С похоронами Можаева, как рассказывал Вл. Гусев, все было не очень благополучно. Похороны нынче стоят от 5 до 7 миллионов рублей. В конце своей жизни, с момента перестройки, Можаев много лавировал. Русак по духу и крови, он, конечно, хотел, чтобы его принимали в демократических салонах. Все это было заметно и замечено как той, так и другой стороной. И запомнилось. Вот почему позже и "патриоты", и "демократы" эти расходы не захотели нести. Но все так или иначе образовалось. Народу собралось много, почти столько же, как и на похороны Ю. Левитанского, но публика, в основном другая, пожалуй, из прежних был только Поженян. Сенсацией стало появление Солженицына. Я обратил внимание на его большие крупные ступни в тяжелых ботинках. Ноги были какие-то дьявольские. И вообще, вид классика был расчетливо сбалансирован. Его речь была прекрасной, оппозиционной, он говорил о Чечне, о России, о самом Можаеве. Она, конечно, будет напечатана, и поэтому я ее не фиксировал. С прибытием Солженицына писатели расчетливо расположились так, чтобы в телевизионном кадре отсветиться вместе с ним. Очень выразителен был В. Бондаренко, который забыл о своей ругани автора "Гулага", картинно и скорбно служил ему фоном. Вел все, естественно, Феликс Феодосьевич. Многие были в черных пиджаках. Речи, как обычно, "я и покойный…?". От важности момента Солоухин в первую половину своей речи забыл "окать". Напомнил о себе Юрий Любимов, что-то воркуя о цензуре, гнете и репрессиях. А в уголочке на стуле сидел почти никем не замеченный Виктор Сергеевич Розов. Хорошо говорил Гусев: о мужестве быть в литературе мужчиной.
Еще до начала церемонии В.Н. Ганичев, который позже тоже выступал и рассказывал, как он покойного печатал в "Роман-
газете" и в "Молодой гвардии", предупредил меня, что писателей принимает директор ФСК Михаил Иванович Барсуков и, если я хочу, могу поехать.
8 марта, четверг. Сон меня сморил, и историю продолжаю вечером на следующий день.

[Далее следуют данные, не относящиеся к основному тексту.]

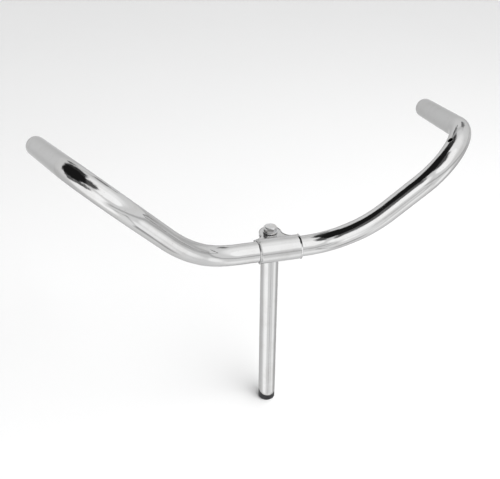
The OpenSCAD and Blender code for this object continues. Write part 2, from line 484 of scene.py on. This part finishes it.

День прошел в обычной институтской суматохе, но вечером раздался звонок от Тани Набатниковой. Это продолжение вчерашней истории. Оказывается, в Союз писателей звонил один из помощников Барсукова и передал просьбу директора не особенно его цитировать, он, оказывается, вчера слишком разоткровенничался и наговорил лишнего.
Барсуков действительно кое-что сказал, с точки зрения политика, лишневатого. В частности, у него было несколько инвектив, которые могли быть сочтены за антисемитские. Но, в принципе, он говорил вещи широко известные, о том, что развал СССР планировался американским еврейским капиталом, и именно об этом предупреждал Крючков, о том, что вице-президент Гор, самый большой ненавистник России, еврей, а Клинтон полукровка, о том, что идет грабеж средств, которые посылаются в Чечню и т. д. Многое из того, о чем говорил Барсуков, было известно, но в его устах эти мифы приобрели характер реальности. Самое ужасное, когда слухи подтверждаются. Гусинский ввел в Россию Еврейский конгресс. Кстати, сегодня один из телезрителей в передаче цитировал по какой-то еврейской газете Лужкова, который вроде бы на этом же конгрессе сказал, что из 141 нации, населяющей планету, евреи самые умные.
Внутренняя цель, из-за которой писатели решили встретиться с Барсуковым, это все та же собственность. За большим столом для заседаний в кабинете министра с хрустальными лампами, русскими пейзажами на стенах и портретом Ельцина над рабочим столом директора нас собралось человек двадцать. Неизбежные Ганичев и Кузнецов, Василий Иванович Белов — он сидел напротив меня, Гусев, Сорокин, Лыкошин, Числов и многочисленный писательский люд. Этим и отличается "патриотический" союз — шубным уровнем. Поэтому разговора не получилось. В.Н. Ганичеву, по комсомольской привычке, надо было отсветиться самому Кузнецов повитийствовал, имея под прицелом переделкинские дачи. Я попытался поставить вопрос остро, по крайней мере сформулировал вопрос о качестве двух альтернативных союзов. Другой мой тезис: отдайте писателям их собственность, которой сейчас завладели посторонние писателям люди, и писатели, может быть, прокормятся и сами, но здесь меня перебили, и в своей вялой манере Ганичев стал играть роль начальника. В общем, если говорить грубо, то Барсуков выполнил свою задачу: доказал писателям, что он очень неглупый, знающий, патриотически настроенный человек, а вот писатели своей задачи не выполнили.